— Begin Information shown —

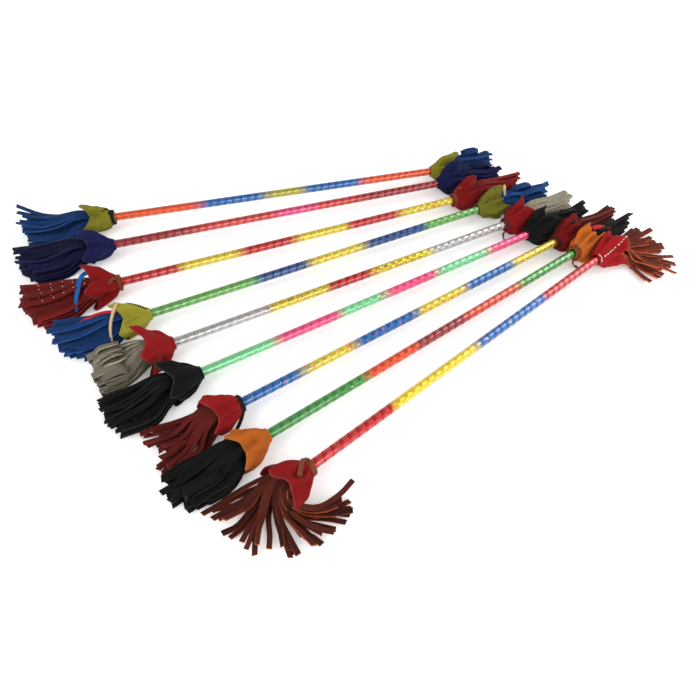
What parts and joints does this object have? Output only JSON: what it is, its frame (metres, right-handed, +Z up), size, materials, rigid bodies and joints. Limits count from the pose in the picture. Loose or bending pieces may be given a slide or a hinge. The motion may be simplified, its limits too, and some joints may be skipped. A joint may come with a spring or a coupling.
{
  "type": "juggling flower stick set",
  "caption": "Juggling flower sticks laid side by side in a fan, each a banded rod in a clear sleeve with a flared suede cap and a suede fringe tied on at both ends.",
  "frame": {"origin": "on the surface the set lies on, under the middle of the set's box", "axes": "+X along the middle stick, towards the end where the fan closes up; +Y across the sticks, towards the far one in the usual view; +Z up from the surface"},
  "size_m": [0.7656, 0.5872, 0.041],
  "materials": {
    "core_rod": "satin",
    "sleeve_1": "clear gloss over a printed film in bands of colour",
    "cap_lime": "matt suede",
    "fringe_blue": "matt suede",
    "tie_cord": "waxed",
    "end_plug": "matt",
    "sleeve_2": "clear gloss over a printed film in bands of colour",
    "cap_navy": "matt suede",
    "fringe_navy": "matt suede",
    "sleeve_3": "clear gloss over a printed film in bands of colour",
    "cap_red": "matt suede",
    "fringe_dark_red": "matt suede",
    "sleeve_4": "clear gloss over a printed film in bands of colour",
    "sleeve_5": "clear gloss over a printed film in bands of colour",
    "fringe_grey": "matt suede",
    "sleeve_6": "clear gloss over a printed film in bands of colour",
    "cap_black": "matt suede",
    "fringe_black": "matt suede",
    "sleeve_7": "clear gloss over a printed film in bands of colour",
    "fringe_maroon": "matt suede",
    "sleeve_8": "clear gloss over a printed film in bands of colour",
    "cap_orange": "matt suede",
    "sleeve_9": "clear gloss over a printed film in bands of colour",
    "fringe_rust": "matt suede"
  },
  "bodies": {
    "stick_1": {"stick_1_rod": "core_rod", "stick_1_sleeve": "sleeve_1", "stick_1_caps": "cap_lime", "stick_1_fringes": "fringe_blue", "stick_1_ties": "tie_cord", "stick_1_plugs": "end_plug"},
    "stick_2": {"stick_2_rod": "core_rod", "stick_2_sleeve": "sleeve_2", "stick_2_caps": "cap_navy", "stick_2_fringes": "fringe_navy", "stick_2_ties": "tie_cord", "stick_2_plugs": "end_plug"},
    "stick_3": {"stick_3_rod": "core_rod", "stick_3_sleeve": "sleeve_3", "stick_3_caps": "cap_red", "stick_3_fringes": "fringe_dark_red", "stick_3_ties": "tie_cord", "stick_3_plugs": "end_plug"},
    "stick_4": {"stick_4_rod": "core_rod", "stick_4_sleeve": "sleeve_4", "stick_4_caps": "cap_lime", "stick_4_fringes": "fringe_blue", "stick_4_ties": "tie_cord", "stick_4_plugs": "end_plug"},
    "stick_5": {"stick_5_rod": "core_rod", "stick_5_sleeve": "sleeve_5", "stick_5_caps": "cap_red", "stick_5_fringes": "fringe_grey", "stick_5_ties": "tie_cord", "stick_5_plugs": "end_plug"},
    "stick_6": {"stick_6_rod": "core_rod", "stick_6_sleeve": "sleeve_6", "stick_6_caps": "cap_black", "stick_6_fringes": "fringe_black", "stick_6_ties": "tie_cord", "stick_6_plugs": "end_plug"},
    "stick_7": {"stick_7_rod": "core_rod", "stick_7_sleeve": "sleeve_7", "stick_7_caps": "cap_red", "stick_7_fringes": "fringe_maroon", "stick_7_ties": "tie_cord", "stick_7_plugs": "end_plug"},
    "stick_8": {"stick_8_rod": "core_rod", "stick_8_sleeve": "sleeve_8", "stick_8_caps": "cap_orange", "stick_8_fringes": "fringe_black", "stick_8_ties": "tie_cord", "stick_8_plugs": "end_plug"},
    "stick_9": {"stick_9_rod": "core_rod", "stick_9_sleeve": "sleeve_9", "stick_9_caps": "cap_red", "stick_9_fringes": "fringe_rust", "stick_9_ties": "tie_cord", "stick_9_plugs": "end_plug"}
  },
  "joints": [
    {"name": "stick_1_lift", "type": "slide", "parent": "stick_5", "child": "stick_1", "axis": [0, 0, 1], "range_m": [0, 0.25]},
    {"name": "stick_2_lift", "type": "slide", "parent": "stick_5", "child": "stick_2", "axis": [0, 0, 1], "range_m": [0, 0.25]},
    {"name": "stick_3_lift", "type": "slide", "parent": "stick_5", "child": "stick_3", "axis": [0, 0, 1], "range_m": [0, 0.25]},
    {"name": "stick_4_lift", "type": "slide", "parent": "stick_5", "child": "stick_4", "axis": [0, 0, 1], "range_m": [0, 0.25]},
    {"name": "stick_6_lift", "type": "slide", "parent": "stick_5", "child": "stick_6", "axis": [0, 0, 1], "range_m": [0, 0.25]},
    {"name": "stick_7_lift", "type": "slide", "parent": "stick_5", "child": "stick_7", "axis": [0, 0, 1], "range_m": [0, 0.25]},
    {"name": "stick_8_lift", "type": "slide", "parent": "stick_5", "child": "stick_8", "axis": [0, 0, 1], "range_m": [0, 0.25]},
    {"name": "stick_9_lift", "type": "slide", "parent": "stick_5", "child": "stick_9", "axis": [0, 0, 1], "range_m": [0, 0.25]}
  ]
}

— End Information shown —

## Aim
From the first line to the last, please quote the material above exactly.

## Answer in full
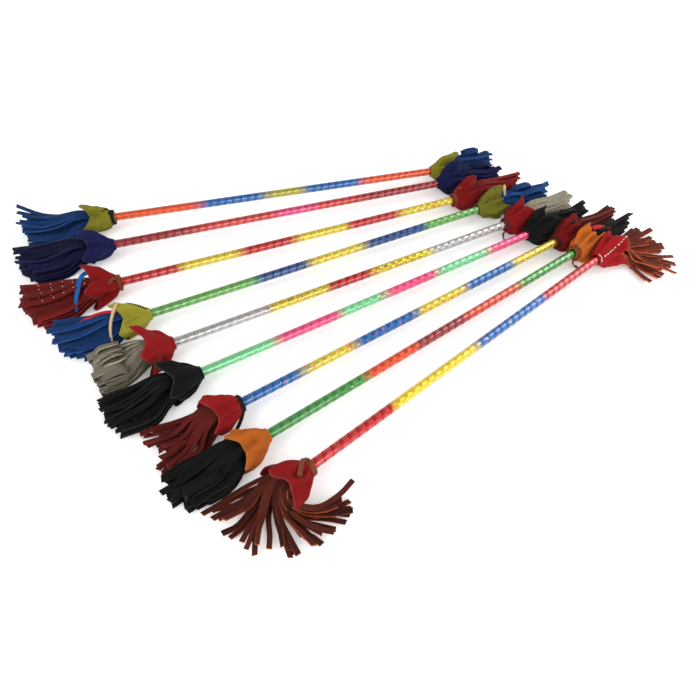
What parts and joints does this object have? Output only JSON: what it is, its frame (metres, right-handed, +Z up), size, materials, rigid bodies and joints. Limits count from the pose in the picture. Loose or bending pieces may be given a slide or a hinge. The motion may be simplified, its limits too, and some joints may be skipped. A joint may come with a spring or a coupling.
{
  "type": "juggling flower stick set",
  "caption": "Juggling flower sticks laid side by side in a fan, each a banded rod in a clear sleeve with a flared suede cap and a suede fringe tied on at both ends.",
  "frame": {"origin": "on the surface the set lies on, under the middle of the set's box", "axes": "+X along the middle stick, towards the end where the fan closes up; +Y across the sticks, towards the far one in the usual view; +Z up from the surface"},
  "size_m": [0.7656, 0.5872, 0.041],
  "materials": {
    "core_rod": "satin",
    "sleeve_1": "clear gloss over a printed film in bands of colour",
    "cap_lime": "matt suede",
    "fringe_blue": "matt suede",
    "tie_cord": "waxed",
    "end_plug": "matt",
    "sleeve_2": "clear gloss over a printed film in bands of colour",
    "cap_navy": "matt suede",
    "fringe_navy": "matt suede",
    "sleeve_3": "clear gloss over a printed film in bands of colour",
    "cap_red": "matt suede",
    "fringe_dark_red": "matt suede",
    "sleeve_4": "clear gloss over a printed film in bands of colour",
    "sleeve_5": "clear gloss over a printed film in bands of colour",
    "fringe_grey": "matt suede",
    "sleeve_6": "clear gloss over a printed film in bands of colour",
    "cap_black": "matt suede",
    "fringe_black": "matt suede",
    "sleeve_7": "clear gloss over a printed film in bands of colour",
    "fringe_maroon": "matt suede",
    "sleeve_8": "clear gloss over a printed film in bands of colour",
    "cap_orange": "matt suede",
    "sleeve_9": "clear gloss over a printed film in bands of colour",
    "fringe_rust": "matt suede"
  },
  "bodies": {
    "stick_1": {"stick_1_rod": "core_rod", "stick_1_sleeve": "sleeve_1", "stick_1_caps": "cap_lime", "stick_1_fringes": "fringe_blue", "stick_1_ties": "tie_cord", "stick_1_plugs": "end_plug"},
    "stick_2": {"stick_2_rod": "core_rod", "stick_2_sleeve": "sleeve_2", "stick_2_caps": "cap_navy", "stick_2_fringes": "fringe_navy", "stick_2_ties": "tie_cord", "stick_2_plugs": "end_plug"},
    "stick_3": {"stick_3_rod": "core_rod", "stick_3_sleeve": "sleeve_3", "stick_3_caps": "cap_red", "stick_3_fringes": "fringe_dark_red", "stick_3_ties": "tie_cord", "stick_3_plugs": "end_plug"},
    "stick_4": {"stick_4_rod": "core_rod", "stick_4_sleeve": "sleeve_4", "stick_4_caps": "cap_lime", "stick_4_fringes": "fringe_blue", "stick_4_ties": "tie_cord", "stick_4_plugs": "end_plug"},
    "stick_5": {"stick_5_rod": "core_rod", "stick_5_sleeve": "sleeve_5", "stick_5_caps": "cap_red", "stick_5_fringes": "fringe_grey", "stick_5_ties": "tie_cord", "stick_5_plugs": "end_plug"},
    "stick_6": {"stick_6_rod": "core_rod", "stick_6_sleeve": "sleeve_6", "stick_6_caps": "cap_black", "stick_6_fringes": "fringe_black", "stick_6_ties": "tie_cord", "stick_6_plugs": "end_plug"},
    "stick_7": {"stick_7_rod": "core_rod", "stick_7_sleeve": "sleeve_7", "stick_7_caps": "cap_red", "stick_7_fringes": "fringe_maroon", "stick_7_ties": "tie_cord", "stick_7_plugs": "end_plug"},
    "stick_8": {"stick_8_rod": "core_rod", "stick_8_sleeve": "sleeve_8", "stick_8_caps": "cap_orange", "stick_8_fringes": "fringe_black", "stick_8_ties": "tie_cord", "stick_8_plugs": "end_plug"},
    "stick_9": {"stick_9_rod": "core_rod", "stick_9_sleeve": "sleeve_9", "stick_9_caps": "cap_red", "stick_9_fringes": "fringe_rust", "stick_9_ties": "tie_cord", "stick_9_plugs": "end_plug"}
  },
  "joints": [
    {"name": "stick_1_lift", "type": "slide", "parent": "stick_5", "child": "stick_1", "axis": [0, 0, 1], "range_m": [0, 0.25]},
    {"name": "stick_2_lift", "type": "slide", "parent": "stick_5", "child": "stick_2", "axis": [0, 0, 1], "range_m": [0, 0.25]},
    {"name": "stick_3_lift", "type": "slide", "parent": "stick_5", "child": "stick_3", "axis": [0, 0, 1], "range_m": [0, 0.25]},
    {"name": "stick_4_lift", "type": "slide", "parent": "stick_5", "child": "stick_4", "axis": [0, 0, 1], "range_m": [0, 0.25]},
    {"name": "stick_6_lift", "type": "slide", "parent": "stick_5", "child": "stick_6", "axis": [0, 0, 1], "range_m": [0, 0.25]},
    {"name": "stick_7_lift", "type": "slide", "parent": "stick_5", "child": "stick_7", "axis": [0, 0, 1], "range_m": [0, 0.25]},
    {"name": "stick_8_lift", "type": "slide", "parent": "stick_5", "child": "stick_8", "axis": [0, 0, 1], "range_m": [0, 0.25]},
    {"name": "stick_9_lift", "type": "slide", "parent": "stick_5", "child": "stick_9", "axis": [0, 0, 1], "range_m": [0, 0.25]}
  ]
}